>> start

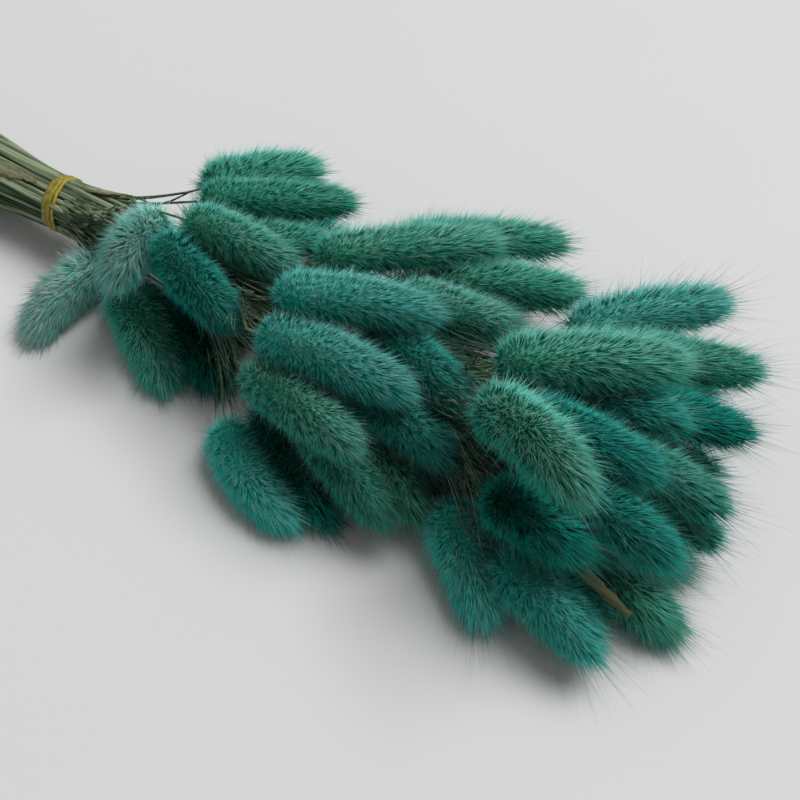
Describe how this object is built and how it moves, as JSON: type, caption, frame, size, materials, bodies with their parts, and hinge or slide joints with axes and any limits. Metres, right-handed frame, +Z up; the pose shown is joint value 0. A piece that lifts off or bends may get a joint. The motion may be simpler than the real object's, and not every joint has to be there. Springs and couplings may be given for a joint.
{
  "type": "dried bunny tail grass bunch",
  "caption": "Bunch of dried, dyed bunny tail grass: soft furry heads in tiers on thin stems, tied with a rubber band and lying on its side.",
  "frame": {"origin": "on the surface that the bunch lies on, under the middle of its bounding box", "axes": "+X along the bunch from the cut stem ends to the heads, +Z up from the surface, +Y to the left of +X"},
  "size_m": [0.3782, 0.1328, 0.0639],
  "materials": {
    "flower_head": "soft dyed fur of fine hairs, matte",
    "dry_stem": "dried grass stem in its leaf sheath, finely streaked, matte",
    "dry_leaf": "dry papery leaf with parallel veins, matte",
    "rubber_band": "satin yellow rubber"
  },
  "bodies": {
    "root": {"head_lower_01": "flower_head", "head_lower_02": "flower_head", "head_lower_03": "flower_head", "head_lower_04": "flower_head", "head_lower_05": "flower_head", "head_lower_06": "flower_head", "head_lower_07": "flower_head", "head_lower_08": "flower_head", "head_lower_09": "flower_head", "head_lower_10": "flower_head", "head_lower_11": "flower_head", "head_lower_12": "flower_head", "head_middle_01": "flower_head", "head_middle_02": "flower_head", "head_middle_03": "flower_head", "head_middle_04": "flower_head", "head_middle_05": "flower_head", "head_middle_06": "flower_head", "head_middle_07": "flower_head", "head_middle_08": "flower_head", "head_middle_09": "flower_head", "head_middle_10": "flower_head", "head_middle_11": "flower_head", "head_middle_12": "flower_head", "head_middle_13": "flower_head", "head_middle_14": "flower_head", "head_middle_15": "flower_head", "head_middle_16": "flower_head", "head_top_01": "flower_head", "head_top_02": "flower_head", "head_top_03": "flower_head", "head_top_04": "flower_head", "head_top_05": "flower_head", "head_top_06": "flower_head", "head_top_07": "flower_head", "head_top_08": "flower_head", "head_top_09": "flower_head", "head_top_10": "flower_head", "head_top_11": "flower_head", "head_top_12": "flower_head", "head_top_13": "flower_head", "head_top_14": "flower_head", "head_top_15": "flower_head", "head_top_16": "flower_head", "head_top_17": "flower_head", "head_top_18": "flower_head", "head_top_19": "flower_head", "stems": "dry_stem", "rubber_band": "rubber_band", "leaf_behind_tie_top": "dry_leaf", "leaf_behind_tie_front": "dry_leaf", "leaf_past_tie_top": "dry_leaf", "leaf_past_tie_front": "dry_leaf", "leaf_past_tie_under": "dry_leaf", "leaf_stub": "dry_leaf", "leaf_top_tier": "dry_leaf"}
  },
  "joints": []
}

>> end

Pick out every line above that contains the word "type" and copy it.

* _COMPLETE RESPONSE_:
Describe how this object is built and how it moves, as JSON: type, caption, frame, size, materials, bodies with their parts, and hinge or slide joints with axes and any limits. Metres, right-handed frame, +Z up; the pose shown is joint value 0. A piece that lifts off or bends may get a joint. The motion may be simpler than the real object's, and not every joint has to be there. Springs and couplings may be given for a joint.
  "type": "dried bunny tail grass bunch",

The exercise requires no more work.